Both gas and electricity pose safety risks that must be addressed in your home. Neither is really safer than the other, since both can be dangerous.

With gas, you run the risk of carbon monoxide building up in your house, which can cause suffocation in high enough concentrations. Basically, your house will need sufficient ventilation plus a carbon monoxide alarm to let you know if it's reaching dangerous levels.

Electricity can cause either fires or electrocution if it isn't wired, handled or maintained properly. Keep all your appliances up to date and make sure you aren't using things in ways they're not meant to be used. Perform any obvious maintenance such as replacing frayed wires and so forth.
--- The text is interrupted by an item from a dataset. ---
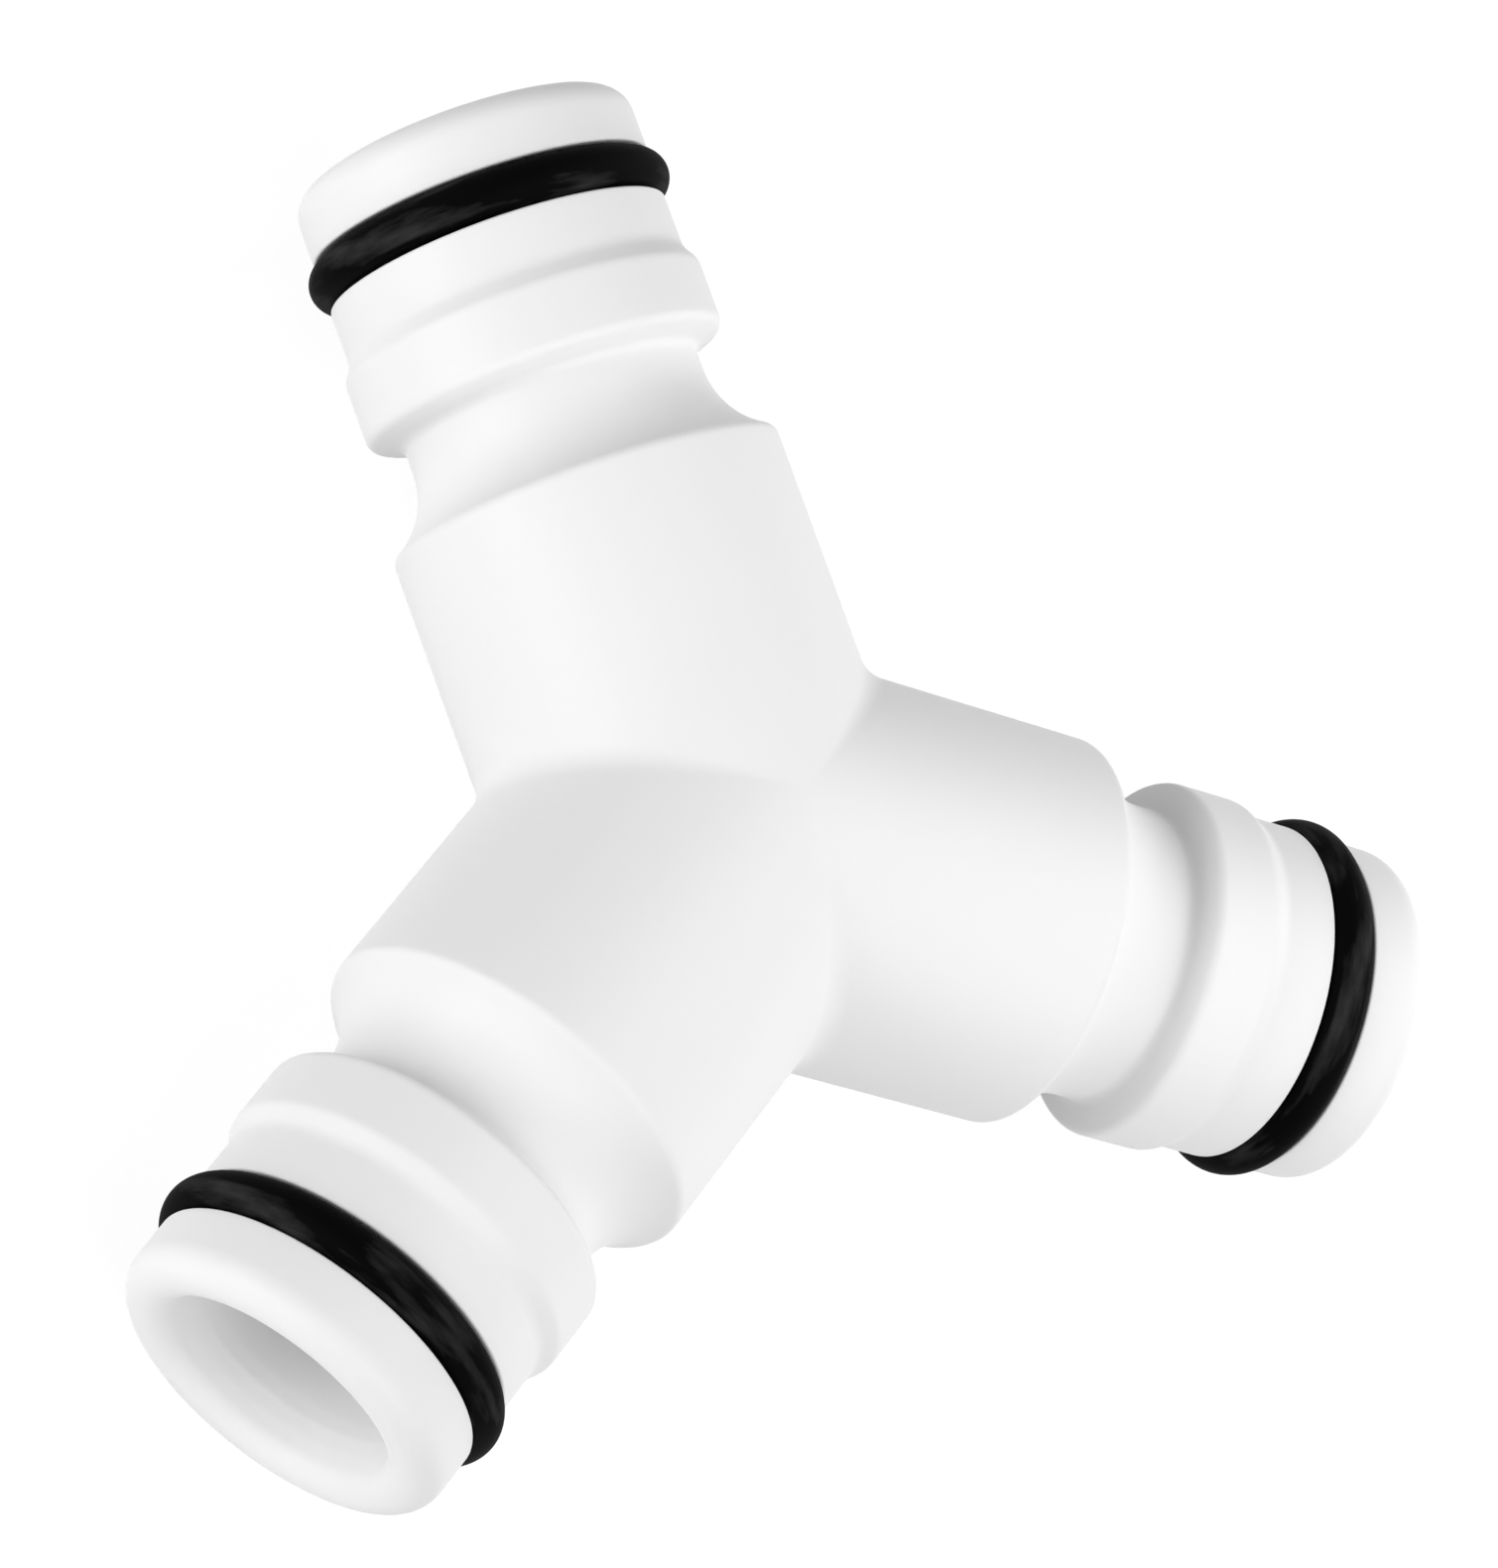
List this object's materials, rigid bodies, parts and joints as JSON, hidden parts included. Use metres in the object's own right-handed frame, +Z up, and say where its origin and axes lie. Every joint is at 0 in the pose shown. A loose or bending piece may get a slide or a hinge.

What's better for the environment?

Since many appliances require less energy to run on gas than they do on electricity, gas is in many ways more environmentally friendly. The less energy you're consuming as a rule, the lower your impact on the environment.

This only holds true when you're comparing gas against electricity that is largely generated by fossil fuels e.g. burning coal. If you're relying upon electricity that has been entirely generated from renewable sources like wind or solar, the emissions tied to your power may be low to none compared to the emissions that burning natural gas produces.

However, in Australia at the time of writing, gas is by far more environmentally friendly.

Bottom line

If you're purely interested in price and you don't have access to solar energy, it's almost certainly cheaper in the long run (though more expensive initially) to opt for gas appliances like water heaters, space heaters and clothes dryers. Gas is also better for the environment unless you know your electricity comes from a purely renewable source, but Australia's current energy landscape doesn't really support that.

If you have access to good amounts of solar, going all electric with your appliances might save you money because you can cut off your gas connection and stop paying daily supply charges. Of course, all of this advice is general and will depend on your particular circumstances.